Ce rapport a été défini par deux thèses opposées: toutes les
deux son classiques au sens qu'elles ressurgissent sans cesse dans
un affrontement dialectique infini.
l'une
: consiste à considérer que le rapport est un rapport
de causalité: l'homme est un effet, un résultat, réductible à
la nature physique, au fonctionnement des organes et à la
société. La source de l'existence serait ailleurs que dans
l'existence, soi bien que l'homme ne serait qu'une partie du
monde, une chose parmi les choses.
L'autre
: nous jette dans la thèse opposée au matérialisme,
l'idéalisme: l'homme est à l'origine du monde: il est donc hors
du monde comme un créateur. C'est un architecte qui construit,
détermine, et donc échappe à sa construction comme l'architecte
n'est pas aliéné au plan qu'il trace. Chez l'homme,
l'équipement c'est l'entendement constructeur, la sensibilité et
la raison qui pense en s'élevant vers les idées.
représentation
des causes : la représentation c'est la chose
présente à la conscience: en se représentant les causes,
l'homme s'en détache, les met à distance. A partir de là, elles
deviennent des conditions dont il devra tenir compte mais qui ne
sauraient le déterminer.
partie
du monde
: un élément, un simple objet issu d'un processus
causal antécédent.
de
l'autre
: du côté de l'idéalisme classique qui affirme un
sujet par rapport à qui tout est relatif: l'idéalisme pose la
primauté de la pensée et du sujet connaissant.
conscience
: ici un sujet qui est à l'origine de son monde. Kant
écrivait : le sujet ne retrouve dans l'objet que ce qu'il y a
mis.
satisfaisant
: on ne peut être satisfait par aucune de deux
thèses.
opposera
: on opposera à la première.
chose
entre les choses : une partie de la nature, un objet.
table,
chaise
: Merleau Ponty écrit à son bureau: une chaise est
enfermée dans le concept à partir duquel on l'a délimitée,
elle n'existe pas pour soi, elle ne peut sortir de soi pour se
représenter.
lui
reconnaître
: il est absolument nécessaire de reconnaître la
conscience.
manière
d'être
: la conscience est un acte de transcendance. Toute
conscience est conscience de quelque chose.
intentionnel
: ce qui est tel qu'il vise un objet: la conscience
vise un objet, le pense et le porte en elle même, cet objet
pensé (cogitatum).
mais :
Merleau Ponty voudrait bien que l'idéalisme n'aille pas trop
loin: il ne s'agit pas de déduire de l'intentionnalité de la
conscience que l'esprit est absolu et hors du monde.

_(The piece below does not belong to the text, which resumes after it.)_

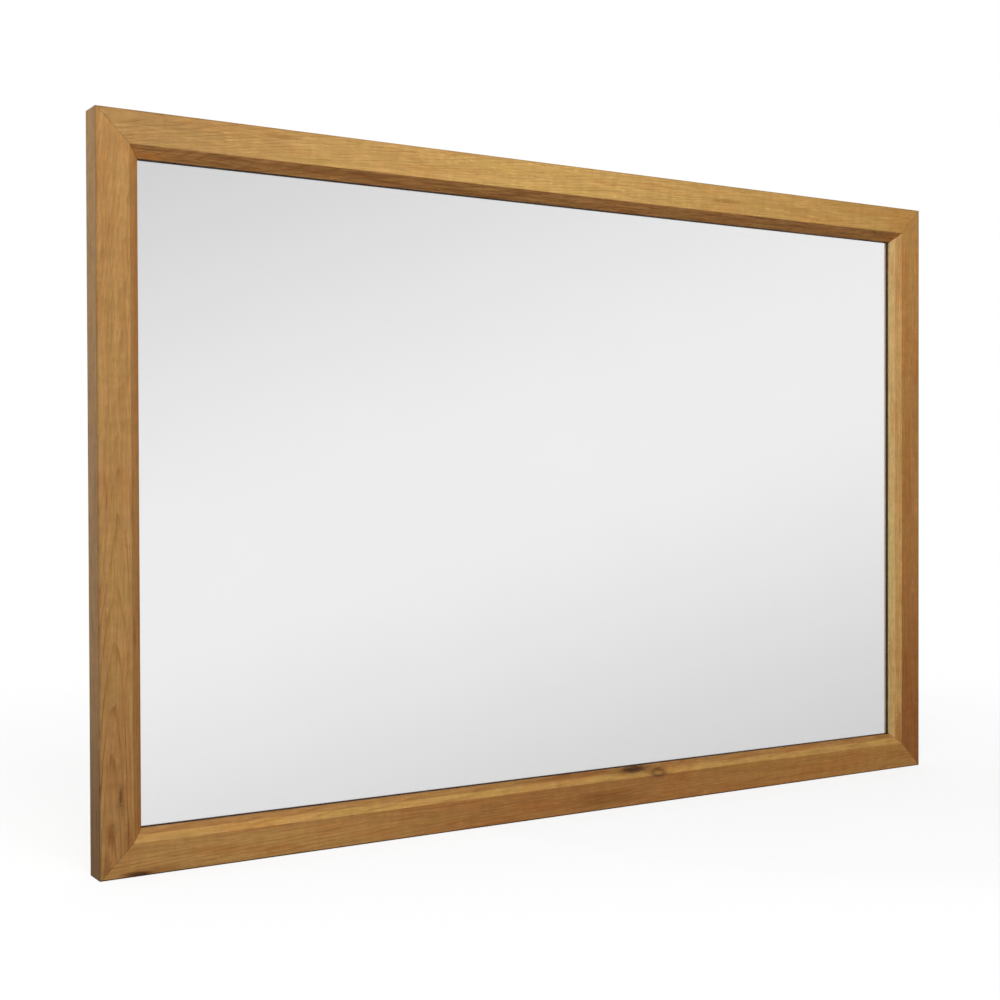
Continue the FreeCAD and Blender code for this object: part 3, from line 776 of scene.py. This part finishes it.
forward = Vector((
    math.sin(CAMERA_YAW) * math.cos(CAMERA_PITCH),
    math.cos(CAMERA_YAW) * math.cos(CAMERA_PITCH),
    math.sin(CAMERA_PITCH),
))
level = Vector((math.cos(CAMERA_YAW), -math.sin(CAMERA_YAW), 0.0))
above = level.cross(forward)
right = level * math.cos(CAMERA_ROLL) + above * math.sin(CAMERA_ROLL)
up = above * math.cos(CAMERA_ROLL) - level * math.sin(CAMERA_ROLL)


def camera():
    """The camera at the front left, level with the mirror's middle."""
    data = bpy.data.cameras.new("camera")
    data.lens = CAMERA_LENS
    data.sensor_width = CAMERA_SENSOR
    piece = bpy.data.objects.new("camera", data)
    turned = Matrix((right, up, -forward)).transposed()
    piece.matrix_world = Matrix.Translation(CAMERA_PLACE) @ turned.to_4x4()
    bpy.context.scene.collection.objects.link(piece)
    bpy.context.scene.camera = piece


# ---------------------------------------------------------------- light

BACKDROP = 1.0  # radiance of the white backdrop
STUDIO_GREY = 0.575  # of the studio in front of the mirror, far from its bright band
STUDIO_BAND = 0.37  # how much brighter the middle of that band is
BAND_SLANT = 1.0 / 3.0  # how far the band leans
BAND_MIDDLE = -0.01  # its height, as a slope from the mirror
BAND_UPPER = 0.29  # its width above its middle
BAND_LOWER = 0.238  # its width below its middle


class Sky:
    """The world's node tree, with the direction of a ray as x, y and z."""

    def __init__(self):
        world = bpy.data.worlds.new("studio")
        bpy.context.scene.world = world
        world.use_nodes = True
        self.tree = world.node_tree
        self.shader = self.tree.nodes["Background"]
        coordinates = self.tree.nodes.new("ShaderNodeTexCoord")
        parts = self.tree.nodes.new("ShaderNodeSeparateXYZ")
        self.tree.links.new(coordinates.outputs["Generated"], parts.inputs[0])
        self.x, self.y, self.z = (Wire(self.tree, parts.outputs[k]) for k in range(3))
        self.path = self.tree.nodes.new("ShaderNodeLightPath")

    def toward(self, direction):
        """How much of the ray goes that way."""
        return self.x * direction.x + self.y * direction.y + self.z * direction.z

    def on(self, kind):
        """1 for that kind of ray, 0 for others."""
        return Wire(self.tree, self.path.outputs[kind])


def studio():
    """White for the camera, a soft slanting band of light for reflections, and a dimmer room for lighting."""
    sky = Sky()
    mirrored = Vector((1.0, -1.0, 1.0))  # the mirror turns the ray's y round
    seen_forward = forward * mirrored
    seen_slope = (right * BAND_SLANT - up) * mirrored

    # what is reflected: the band in front of the mirror, and a plain gradient behind it
    slope = sky.toward(seen_slope) / sky.toward(seen_forward).most(0.05) - BAND_MIDDLE
    width = slope.rise(-0.0001, 0.0001) * (BAND_LOWER - BAND_UPPER) + BAND_UPPER
    scaled = slope / width
    band = (scaled * scaled * -1.0).math("EXPONENT") * STUDIO_BAND + STUDIO_GREY
    behind = sky.y.rise(-0.1, 0.3)
    reflected = band + behind * (sky.z.line(-1.0, 1.0, 0.0, 0.9) - band)

    # what lights the matt surfaces
    front = sky.z.line(-1.0, 1.0, 0.34, 0.1) + sky.x.line(-1.0, 0.0, 0.1, 0.0)
    rear = sky.y.rise(0.3, 0.95) * 0.6 + sky.z.line(-1.0, 1.0, 0.02, 0.4) + sky.x.line(0.0, 1.0, 0.0, 1.2)
    lighting = front + behind * (rear - front)

    for_surfaces = reflected + sky.on("Is Diffuse Ray") * (lighting - reflected)
    radiance = for_surfaces + sky.on("Is Camera Ray") * (BACKDROP - for_surfaces)
    feed(sky.tree, sky.shader.inputs["Strength"], radiance)
    sky.shader.inputs["Color"].default_value = (1.0, 1.0, 1.0, 1.0)


def softbox(name, place, aim, size, power):
    """A rectangular light of that width and height in metres and power in watts, turned to the aim."""
    data = bpy.data.lights.new(name, "AREA")
    data.shape = "RECTANGLE"
    data.size, data.size_y = size
    data.energy = power
    piece = bpy.data.objects.new(name, data)
    piece.location = place
    piece.rotation_mode = "QUATERNION"
    piece.rotation_quaternion = (Vector(aim) - Vector(place)).to_track_quat("-Z", "Y")
    bpy.context.scene.collection.objects.link(piece)


floor()
camera()
studio()
softbox("key", (-0.75, -1.4, 1.5), (0.0, 0.0, 0.1), (1.0, 0.8), 32.0)
softbox("side", (-1.6, 0.15, 1.0), (-0.6, 0.0, 0.2), (0.6, 0.8), 4.5)

bpy.context.scene.view_settings.view_transform = "Standard"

En effet il y
a toujours ce qui nous relie au corps propre et ce qui nous insère
dans le monde.
condition
humaine : non pas une nature humaine mais ce qui
accompagne nécessairement une existence, ce qui lui est
nécessairement relié: la condition humaine. Ainsi l'idéalisme
est allé trop loin, il n'a pas vu que l'existence se déploie
dans des conditions sans lesquelles elle ne se déploierait pas.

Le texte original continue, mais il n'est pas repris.